10. Operating cost assumptions
Upfront price is only part of mini split cost. If you expect the system to run for many hours each season, efficiency and control strategy matter. A cheaper unit with poor placement or limited low-temperature performance may not deliver the savings or comfort you expect. If airflow and room balance are already problems in your home, it also helps to review why some rooms are colder than others before assuming a new unit alone will solve everything.
Worked examples
These examples are not market-rate price claims. They show how to think about the estimate and what to ask for in each scenario.
Example 1: Single-zone mini split for a finished garage
Project: One indoor wall-mounted unit serving a finished garage or workshop. Outdoor unit located on the adjacent exterior wall. Electrical panel has available capacity. Drain can run by gravity.
Likely cost profile: This is often a lower-complexity project because access is good, the line set is short, and finish sensitivity is limited. The quote should still separate equipment, labor, electrical, and accessories.
What to verify:
- Is the garage insulated well enough for the planned unit?
- Will the indoor unit blow directly onto a workstation or parked vehicle area?
- Is freeze protection or year-round heating performance important?
Why this matters: Many homeowners look up mini split cost for a project like this and assume the same numbers apply to bedrooms or multi-room retrofits. They usually do not.
Example 2: Two-zone setup for a primary bedroom and home office
Project: One outdoor unit with two indoor heads, one in a primary bedroom and one in an office on the opposite side of the house.
Likely cost profile: Moderate complexity. The second zone adds equipment and may add routing time if the office requires a longer run.
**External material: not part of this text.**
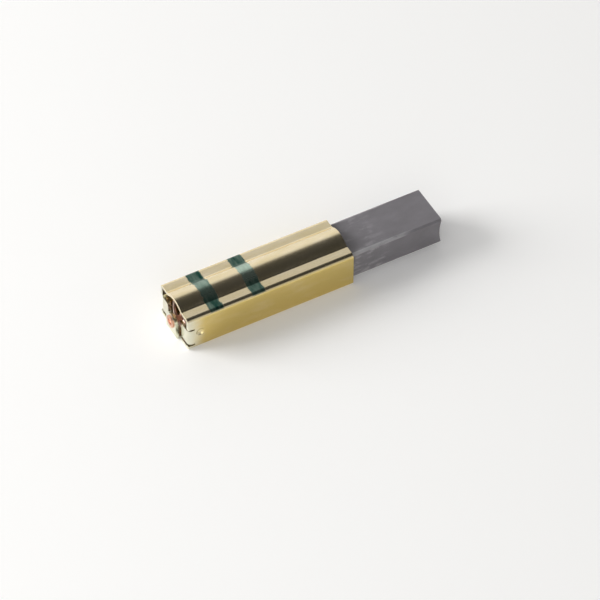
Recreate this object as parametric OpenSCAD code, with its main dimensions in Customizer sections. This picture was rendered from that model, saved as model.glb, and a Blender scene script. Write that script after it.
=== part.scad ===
// Carbon brush in a folded brass sleeve, as used in a vacuum cleaner motor.
// X runs along the brush to its running face, Y is across it and Z is up to the crown.
// The origin is under the middle of the whole brush, on the face that the sleeve lies on.

/* [Carbon block] */
// Width of the carbon, across the brush
carbon_w = 11; // [10:0.5:13]
// Thickness of the carbon, from bottom to top
carbon_t = 7.5; // [7:0.25:9]
// Length of the carbon, without its spigot
carbon_len = 32; // [30:0.5:36]
// Length of carbon that stands out of the sleeve
carbon_out = 23.5; // [20:0.5:25]
// Chamfer along the four long edges of the carbon
carbon_edge = 0.4; // [0.2:0.1:0.8]
// Radius of the commutator that the running face is ground to
running_r = 14; // [10:0.5:30]
// Length of the spigot that centres the spring
spigot_len = 1.6; // [1:0.1:2.5]
// Diameter of the hole that the shunt is tamped into
tamp_d = 3; // [2.6:0.1:3.4]
// Depth of that hole from the end of the spigot
tamp_depth = 8; // [6:0.5:10]

/* [Sleeve] */
// Length of the sleeve along its side walls
sleeve_len = 42; // [40:1:50]
// Thickness of the brass sheet
sheet_t = 0.8; // [0.6:0.05:0.9]
// Clearance between the carbon and each wall
slide_gap = 0.3; // [0.2:0.05:0.4]
// Inner radius of every fold in the sheet
fold_in_r = 0.2; // [0.15:0.05:0.4]
// Height of the crown above the shoulders
crown_rise = 1.3; // [0.9:0.1:1.6]
// Width of the crown where it meets the shoulders
crown_w = 6.8; // [5.6:0.2:7.6]
// Radius of the hollow between the crown and a shoulder
crown_foot_r = 0.8; // [0.4:0.1:0.9]
// Width of the butt seam along the floor
seam_gap = 0.12; // [0.08:0.02:0.2]
// Number of dovetail locks along the seam
lock_count = 3; // [1:1:4]
// Width of a lock at its neck
lock_neck = 2.4; // [2:0.2:3]
// How far a lock reaches across the seam
lock_reach = 1.6; // [1.2:0.2:2]

/* [Rear end] */
// Height of the lower edge of the two lugs
lug_low = 1.7; // [1.6:0.1:2.2]
// Height of the upper edge of the two lugs
lug_high = 6; // [5:0.25:7]
// Distance of each lug's tip from the middle plane
lug_tip = 3.2; // [2.9:0.1:3.4]
// Width of the tab that is turned up from the floor
tab_w = 4.6; // [4.2:0.2:5]
// Height of the shunt's hole in the tab
tab_hole_z = 4; // [3.5:0.1:4.6]
// Width of the relief notches beside the lugs and the tab
notch_w = 0.5; // [0.3:0.1:0.6]
// Depth of the relief notches
notch_depth = 1.6; // [1.4:0.1:2.2]
// Diameter of the dimple in each side wall
dimple_d = 2; // [1.4:0.1:2.4]
// Depth of the dimples
dimple_depth = 0.5; // [0.3:0.05:0.6]
// Distance of the dimples from the rear end
dimple_x = 3; // [2.8:0.1:6]

/* [Spring and shunt] */
// Diameter of the spring wire
wire_d = 0.8; // [0.6:0.05:0.9]
// Clearance between the spring and the floor
spring_gap = 0.2; // [0.15:0.05:0.3]
// Number of open turns between the two closed end turns
open_turns = 10; // [6:1:12]
// Diameter of the braided copper shunt
shunt_d = 1.5; // [1.2:0.1:1.7]
// Wall of the eyelet that holds the shunt in the tab
eyelet_wall = 0.3; // [0.2:0.05:0.4]
// Width of the eyelet's two rims beyond its barrel
eyelet_rim = 0.45; // [0.3:0.05:0.6]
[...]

Bedroom comfort may require more careful head placement.
What to verify:
- Can both zones be reached without long visible exterior runs?
- Will the office need all-day conditioning while the bedroom runs mostly at night?
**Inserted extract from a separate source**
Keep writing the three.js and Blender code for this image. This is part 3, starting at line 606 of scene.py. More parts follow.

- Would two separate single-zone systems be simpler or easier to stage?
Decision point: This is where comparing single zone mini split cost against a small multi zone mini split cost becomes useful. The right answer is not just the lower bid; it is the one that fits room usage, aesthetics, and service access.
Example 3: Four-zone whole-home supplement
Project: Several upstairs bedrooms and a bonus room need independent comfort because the existing system struggles with airflow and balance.
Likely cost profile: Moderate to complex. More indoor units, more line routing, and possibly more finish work. If airflow problems come from leaky ducts or poor balancing, fixing those issues first may be more cost-effective than adding multiple zones.
What to verify:
- Are you solving a capacity problem, an airflow problem, or both?
- Has anyone checked the condition of the existing duct system?
- Would targeted duct repairs or balancing reduce the number of zones needed?
Before using a multi-zone mini split to compensate for weak distribution, it can help to read about ductwork repair cost and warning signs. Sometimes the expensive-looking comfort problem is really a duct leakage problem.
Example 4: Cold-climate replacement planning
Project: A homeowner wants to reduce reliance on an aging heating system and is considering a ductless heat pump for primary heating in key living areas.
Likely cost profile: Equipment selection becomes more important. Cold-weather performance, defrost behavior, backup heat planning, and installation quality carry more weight than cosmetic options.
What to verify:
- What outdoor temperatures are realistic for your area?
- Will the mini split be the primary heat source or a supplement?
- Are rebates or credits available for qualifying heat pump installations?
If incentives are part of your budget, review this practical guide to heat pump rebates and tax credits and ask the installer exactly what documentation they provide.
When to recalculate
The best time to revisit your estimate is whenever one of the key inputs changes. This topic stays useful because mini split projects rarely remain identical from the first idea to the signed contract.
Recalculate your mini split installation cost when:
- You change the number of zones. Adding or removing even one indoor unit can change equipment selection and routing.
- You switch indoor unit styles. A wall head, cassette, or concealed unit does not install the same way.
- Your electrical needs become clearer. A panel issue can materially change project cost.
- You decide the system must heat in colder weather. Cold-climate equipment may alter both price and design.
- You discover existing home issues. Airflow, insulation, moisture, or access conditions often appear during quoting.
- You receive a quote that combines too many items. Ask for line-item clarification and update your comparison sheet.
- Local pricing changes. Labor rates, permit fees, and equipment availability can shift over time.
To make your next step practical, use this quote checklist before booking an installer:
- List the rooms you want conditioned and why each needs its own zone.
- Note any comfort complaints: hot upstairs, cold office, humid bedroom, noisy old system.
- Take photos of the electrical panel, outdoor placement area, and each proposed indoor location.
- Ask for separate pricing for equipment, labor, electrical, drainage, and finish work.
- Ask whether the proposal assumes gravity drain or a pump.
- Ask for the expected line-set path and whether exterior covers are included.
- Ask what maintenance the system will need and how filter cleaning is handled.
- If the mini split is solving a larger comfort problem, ask whether duct, insulation, or balance issues should be corrected first.
- Compare warranty support, not just the number on the quote.
- Get at least two detailed proposals from local companies you would trust to service the system later.
If you are still narrowing the contractor list, this guide on how to compare local HVAC companies before you book can help you sort presentation quality from real installation quality.
The short version is this: a useful ductless mini split installation cost estimate is less about chasing one average number and more about identifying the specific features of your home that affect labor, materials, and equipment choices. Start with the zone plan, pressure-test the assumptions, and ask each bidder to show their work. That approach gives you a price you can actually use and a system that is more likely to perform the way you expect.